À l’Artistic Théâtre, Anne-Marie LAZARINI et Michel OUIMET mettent en voix et en lumière l’histoire poignante de Charlotte Salomon, jeune artiste fauchée par la barbarie nazie. Une lecture-spectacle d’une grande justesse, entre émotion, proximité et recueillement.
Une rencontre, une obsession, une œuvre
Il arrive qu’un destin oublié vienne bouleverser un écrivain. C’est ce qui est arrivé à David FOENKINOS, lorsqu’il découvre l’œuvre de Charlotte Salomon, jeune peintre allemande morte à Auschwitz en 1943, à seulement 26 ans.
Subjugué par la puissance de son geste artistique, il mène l’enquête, visite les lieux de sa vie, lit ses lettres, ses confidences. De cette quête naît un roman, « Charlotte », publié en 2014, dans une langue épurée, faite de vers libres, où chaque phrase porte le poids du silence et de l’admiration.
À partir de ce texte, Anne-Marie LAZARINI propose une forme rare et intime : une lecture-spectacle à deux voix, sobre, habitée, bouleversante.
Charlotte Salomon : une vie entre création et tragédie
Née en 1917 dans une famille juive berlinoise, Charlotte Salomon grandit dans une société qui se fracture sous la montée du nazisme. Très tôt, la tragédie s’invite dans sa vie : suicides familiaux, exclusions, exils.
Peintre de talent, elle fuit l’Allemagne pour se réfugier dans le Sud de la France, à Villefranche-sur-Mer. Là, dans l’isolement et l’urgence, elle entame une œuvre colossale et inédite : « Vie ? ou Théâtre ? », un récit en images, textes et musiques, rassemblant plus de 1 300 gouaches autobiographiques.
Une œuvre d’une force lumineuse, composée avec seulement trois couleurs : rouge vermillon, jaune moyen, bleu outremer ; et qui devient un cri de vie face à la mort annoncée.
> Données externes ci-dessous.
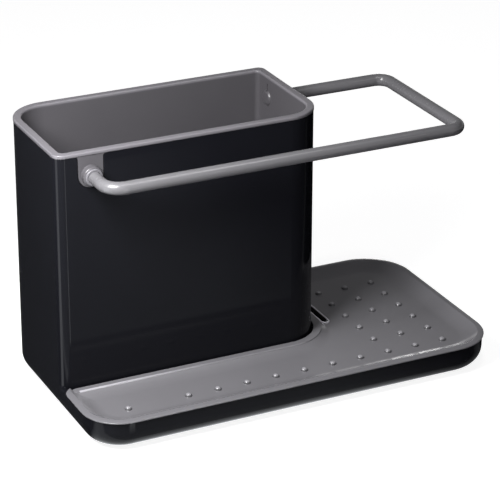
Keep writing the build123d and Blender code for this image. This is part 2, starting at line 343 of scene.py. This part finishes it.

Mémoire, art, transmission : les thèmes d’un hommage vibrant
« Charlotte » n’est pas seulement le récit d’une vie brisée par la barbarie. C’est aussi un questionnement sur la place de l’art dans la survie, sur la création comme ultime acte de résistance.
FOENKINOS, dans son roman, se met en scène comme narrateur hanté par cette figure. La pièce en conserve l’élan : elle devient le lieu d’une double quête, celle d’une artiste confrontée à l’Histoire et celle d’un auteur fasciné par cette vie tragique et lumineuse.
« Anne-Marie Lazarini façonne une représentation où s’entrelacent la vie et l’art, au fil d’une quête touchante emplie d’images, musiques et poésies. » — LA TERRASSE
Deux voix, une écoute : une scénographie au service de l’essentiel
Sur la scène de l’Artistic Théâtre, le public prend place tout près des comédiens. Une trentaine de spectateurs installés à même la scène, dans une disposition presque rituelle.
À jardin, quelques livres de FOENKINOS, au centre des reproductions d’œuvres de Charlotte Salomon, et sur les tables des bougies, comme autant de veilleuses pour la mémoire.
Dans cette proximité volontaire, Michel OUIMET incarne l’auteur-enquêteur, dans une diction précise, délicate.
Anne-Marie LAZARINI sobre et émue, intervient par bribes, relançant le récit, accompagnant le fil narratif. Ensemble, ils tissent une parole partagée, sans pathos, toute en retenue.
Pas d’artifice, pas de projections. Le théâtre devient ici un lieu de recueillement et d’écoute.
« Charlotte » est un hommage. Un hommage à une artiste dont l’œuvre, longtemps restée dans l’ombre, nous parvient comme un miracle. Un hommage aussi à la force de l’art, capable de traverser le temps et de résister à l’oubli.
Grâce à la sobriété de sa mise en scène, à la sensibilité des interprètes et à la proximité créée avec le public, cette lecture-spectacle devient plus qu’une adaptation : c'est un acte de transmission, un geste de mémoire, nécessaire et bouleversant.